**What is expected:** Pick out each line of the records in which the word "materials" appears.

**Records shown:**

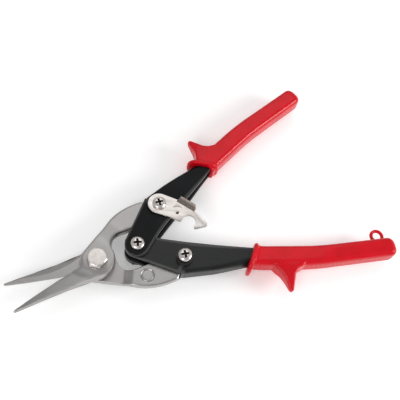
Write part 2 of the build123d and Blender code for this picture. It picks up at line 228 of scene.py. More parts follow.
# ---- materials ---------------------------------------------------------------------------------------
class Finish:
    """A material with a Principled shader, and short calls for the nodes that feed it."""

    def __init__(self, name, **constants):
        self.material = bpy.data.materials.new(name)
        self.material.use_nodes = True
        self.tree = self.material.node_tree
        self.shader = self.tree.nodes["Principled BSDF"]
        for socket, value in constants.items():
            self.shader.inputs[socket.replace("_", " ")].default_value = value
        self.place = self.node("ShaderNodeTexCoord").outputs["Object"]

    def node(self, kind, **settings):
        """A new node of the kind, with its settings."""
        made = self.tree.nodes.new(kind)
        for key, value in settings.items():
            setattr(made, key, value)
        return made

    def link(self, source, target):
        self.tree.links.new(source, target)

    def stretched(self, size, angle=0.0):
        """Object coordinates in which a unit is size = (x, y, z) millimetres."""
        mapping = self.node("ShaderNodeMapping")
        mapping.inputs["Rotation"].default_value = (0, 0, radians(angle))
        mapping.inputs["Scale"].default_value = [1 / (s * MM) for s in size]
        self.link(self.place, mapping.inputs["Vector"])
        return mapping.outputs["Vector"]

    def noise(self, size, detail=3.0, angle=0.0, roughness=0.5):
        """Noise from 0 to 1 with lumps of size = (x, y, z) millimetres."""
        made = self.node("ShaderNodeTexNoise")
        made.inputs["Scale"].default_value = 1.0
        made.inputs["Detail"].default_value = detail
        made.inputs["Roughness"].default_value = roughness
        self.link(self.stretched(size, angle), made.inputs["Vector"])
        return made.outputs["Fac"]

    def ramp(self, value, low, high, from_low=0.3, from_high=0.7):
        """The value mapped from one range to another, and kept inside it."""
        made = self.node("ShaderNodeMapRange")
        for socket, number in zip(("From Min", "From Max", "To Min", "To Max"),
                                  (from_low, from_high, low, high)):
            made.inputs[socket].default_value = number
        self.link(value, made.inputs["Value"])
        return made.outputs["Result"]

    def mix(self, share, a, b):
        """Colour a, or b where share is 1; each is a colour or another node's output."""
        made = self.node("ShaderNodeMix", data_type="RGBA")
        self.link(share, made.inputs["Factor"])
        # The colour sockets share their names with others, so they are taken by number.
        for number, value in ((6, a), (7, b)):
            if isinstance(value, tuple):
                made.inputs[number].default_value = (*value, 1)
            else:
                self.link(value, made.inputs[number])
        return made.outputs[2]

    def edges(self, start=0.52, end=0.58):
        """1 on convex edges, 0 elsewhere."""
        return self.ramp(self.node("ShaderNodeNewGeometry").outputs["Pointiness"], 0, 1, start, end)

    def hollows(self, start=0.49, end=0.44):
        """1 in concave corners, 0 elsewhere."""
        return self.ramp(self.node("ShaderNodeNewGeometry").outputs["Pointiness"], 0, 1, start, end)

    def times(self, a, b):
        """a * b"""
        made = self.node("ShaderNodeMath", operation="MULTIPLY")
        self.link(a, made.inputs[0])
        self.link(b, made.inputs[1])
        return made.outputs[0]

    def plus(self, a, b, share):
        """a + b * share"""
        made = self.node("ShaderNodeMath", operation="MULTIPLY_ADD")
        self.link(b, made.inputs[0])
        made.inputs[1].default_value = share
        self.link(a, made.inputs[2])
        return made.outputs[0]

    def bump(self, height, depth):
        """Bump of the height, where 1 stands depth millimetres out."""
        made = self.node("ShaderNodeBump")
        made.inputs["Strength"].default_value = 1.0
        made.inputs["Distance"].default_value = depth * MM
        self.link(height, made.inputs["Height"])
        self.link(made.outputs["Normal"], self.shader.inputs["Normal"])

    def to(self, socket, value):
        """Feeds the value into one of the shader's sockets."""
        self.link(value, self.shader.inputs[socket])


def jaw_steel():
    """Forged and ground tool steel: fine grinding lines under a satin grain, and a painted highlight that
    brightens the edges.
    """
    f = Finish("jaw_steel", Metallic=1.0)
    grain = f.noise((0.30, 0.30, 0.30), 4, roughness=0.7)
    lines = f.noise((0.12, 3.5, 0.6), 3, angle=24)
    cloud = f.noise((9, 9, 9), 3)
    grey = f.mix(f.ramp(cloud, 0, 1), (0.420, 0.404, 0.396), (0.500, 0.486, 0.478))
    grey = f.mix(f.ramp(grain, 0, 0.5), grey, (0.310, 0.297, 0.291))
    # Painted highlight: convex edges are mixed towards a light grey.
    f.to("Base Color", f.mix(f.ramp(f.edges(), 0, 0.6, 0, 1), grey, (0.60, 0.59, 0.58)))
    f.to("Roughness", f.ramp(f.plus(cloud, grain, 0.8), 0.27, 0.42, 0.6, 1.2))
    f.bump(f.plus(grain, lines, 0.6), 0.030)
    return f.material


def handle_black(name, shine):
    """Glossy black paint on pressed steel: slight orange peel, a few dusty patches, and a painted highlight
    on the edges, broken up by fine noise.
    """
    f = Finish(name, Specular_IOR_Level=shine, Coat_Weight=0.04, Coat_Roughness=0.10)
    peel = f.noise((1.6, 1.6, 1.6), 2)
    fine = f.noise((0.25, 0.25, 0.25), 3)
    dust = f.noise((14, 14, 14), 4)
    black = f.mix(f.ramp(dust, 0, 1, 0.42, 0.72), (0.0035, 0.0038, 0.0045), (0.0075, 0.0085, 0.0095))
    # Painted highlight: convex edges are mixed towards grey, in broken specks.
    f.to("Base Color", f.mix(f.times(f.edges(0.53, 0.62), f.ramp(fine, 0.2, 0.8)), black, (0.10, 0.10, 0.10)))
    f.to("Roughness", f.ramp(f.plus(dust, fine, 0.5), 0.24, 0.40, 0.55, 1.0))
    f.bump(f.plus(peel, fine, 0.15), 0.020)
    return f.material


def grip_red():
    """Glossy dipped PVC: slow waves in the skin, pores, a painted highlight on convex edges, and painted
    shade that deepens the red in concave corners.
    """
    f = Finish("grip_red", Specular_IOR_Level=0.16, Coat_Weight=0.25, Coat_Roughness=0.05)
    waves = f.noise((8, 8, 8), 2)
    pores = f.noise((0.5, 0.5, 0.5), 3)
    red = f.mix(f.ramp(waves, 0, 1), (0.58, 0.0006, 0.0075), (0.66, 0.0010, 0.0110))
    # Painted highlight: convex edges are mixed towards a lighter red.
    red = f.mix(f.ramp(f.edges(0.53, 0.64), 0, 0.4, 0, 1), red, (0.74, 0.020, 0.034))
    # Painted shade: concave corners are mixed towards a deep red.
    f.to("Base Color", f.mix(f.ramp(f.hollows(0.48, 0.40), 0, 0.8, 0, 1), red, (0.26, 0.0005, 0.002)))
    f.to("Roughness", f.ramp(pores, 0.22, 0.34))
    f.bump(f.plus(waves, pores, 0.05), 0.10)
    return f.material


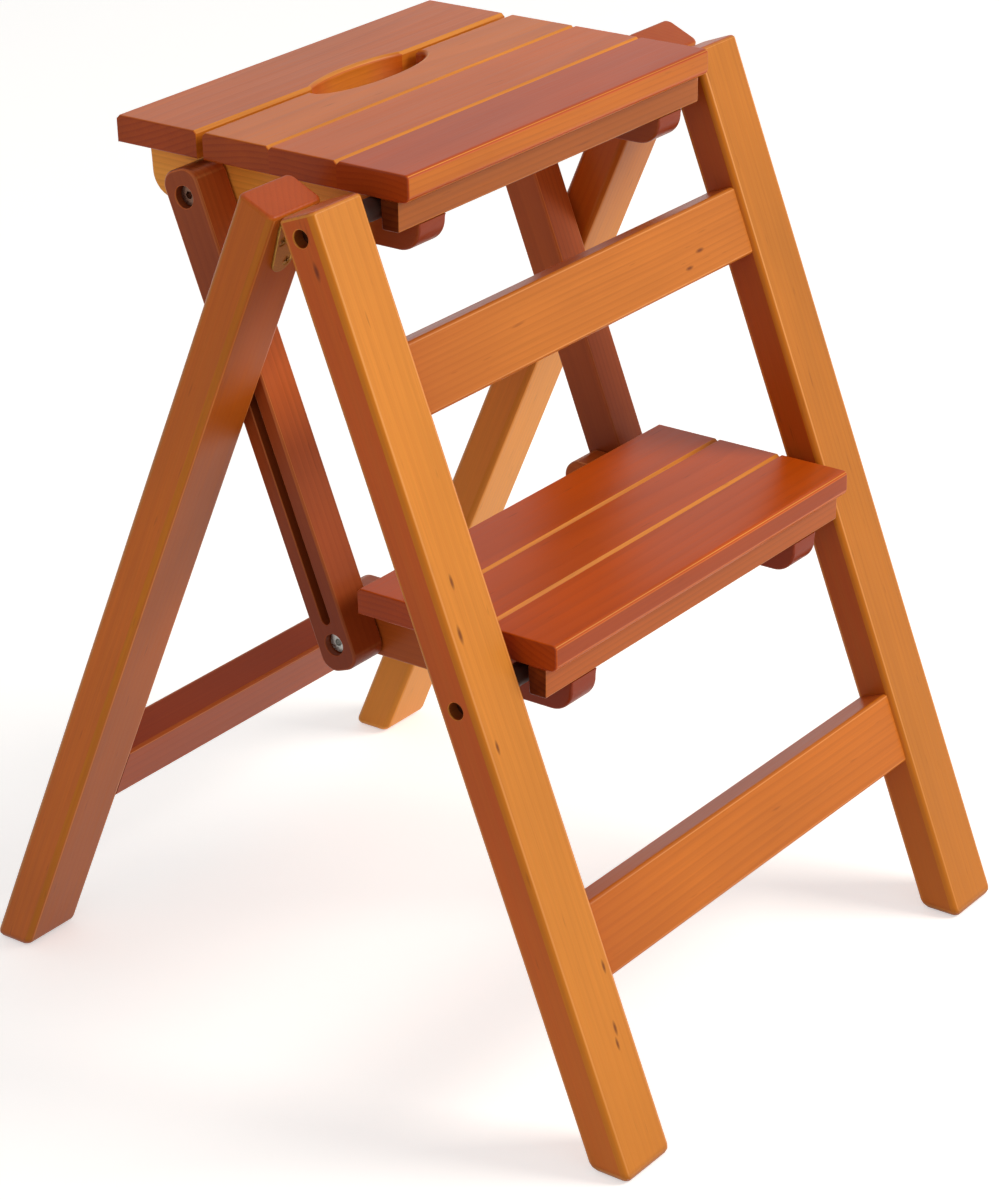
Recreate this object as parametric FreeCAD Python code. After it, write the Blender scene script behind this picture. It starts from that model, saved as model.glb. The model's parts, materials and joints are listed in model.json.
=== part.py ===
# Folding step stool with two wooden treads, carried by a leaning front frame.
# The front of the stool faces -Y and its left side is at -X. Lengths are millimetres, angles degrees.
# The seat and the step turn on bolts through the front legs. Two slotted links join them at the back,
# and the rear frame hangs from hinges at the leg tops with a guide pin on each link's slot.
import FreeCAD, Part
import math
import os

Vector = FreeCAD.Vector

# Frames
overall_width = 372.0
leg_width = 40.0
leg_depth = 24.0
leg_edge_radius = 4.0
leg_top_bevel = 1.6
foot_bevel = 3.2
front_lean = 20.25
rear_lean = 24.5
front_leg_length = 526.0
front_rail_setback = 3.0
front_rail_thickness = 19.0
rail_edge_radius = 2.2
upper_rail_bottom = 408.5
upper_rail_height = 39.0
lower_rail_bottom = 101.0
lower_rail_height = 42.0
rear_rail_setback = 1.0
rear_rail_thickness = 22.0
rear_rail_bottom = 103.5
rear_rail_height = 36.0
tenon_length = 14.0
tenon_thickness = 9.0
tenon_shoulder = 5.0
tenon_clearance = 0.1

# Treads
slat_thickness = 15.0
groove_depth = 1.7
nose_top_radius = 2.5
nose_lower_radius = 4.5
slat_end_bevel = 1.2
seat_side_clearance = 14.0
seat_nose_reach = 25.0
seat_front_slat_width = 46.0
seat_middle_slat_width = 44.5
seat_slat_gap = 4.5
seat_rear_slat_width = 55.0
hand_hole_length = 98.0
hand_hole_width = 34.0
hand_hole_forward = 5.5
hand_hole_rim_bevel = 2.2
step_side_clearance = 8.0
step_nose_reach = 28.0
step_front_slat_width = 45.0
step_middle_slat_width = 42.2
step_rear_slat_width = 42.2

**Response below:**
# ---- materials ---------------------------------------------------------------------------------------
        self.material = bpy.data.materials.new(name)
Recreate this object as parametric FreeCAD Python code. After it, write the Blender scene script behind this picture. It starts from that model, saved as model.glb. The model's parts, materials and joints are listed in model.json.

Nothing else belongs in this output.